Machine learning makes life easier for data scientists
The platform uses an ontological framework to semantically designate which interface elements need to be monitored after automatically gathering data on user interaction. Data is visually represented on the same interface where it is collected for simpler querying.
Users can use multiple analytical methods, such as funnel, retention, and cohort analysis, to apply the labels retroactively on top of their raw datasets to reveal insights they may not have been looking for. Additionally, the software provides an “effort analysis” tool that automatically identifies the interface elements with which users are having the greatest difficulty and explains why.
Heap claims that because data gathering and labeling are separated on its platform, data governance—a driving force in data maturity—is simpler to achieve. The business claims that because data from every event automatically fit into a data structure as soon as it is acquired, these characteristics ensure that data is maintained accurately and orderly.
According to Heap’s sponsored IDC white paper, businesses must invest in digital product analytics technologies to improve their data maturity and business outcomes to compete in today’s digital landscape with demanding customer experience expectations.
Although there are still some data access and governance issues, these solutions can offer the insight and automation required to get the most out of digital projects.

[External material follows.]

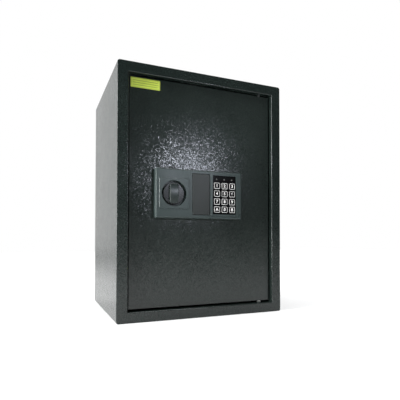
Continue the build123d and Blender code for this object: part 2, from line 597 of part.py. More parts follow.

David Wallace, IDC Research Director, Customer Intelligence and Analytics, said, “These findings should be a wakeup call for businesses who want to efficiently grow their business and retain their customers for longer periods of time. As reported, businesses that are most data mature enjoy a 3x increase in revenue versus companies that are the least data mature. Our study illustrates the importance of data maturity and why a data-driven culture is critical to success today, under any market conditions.”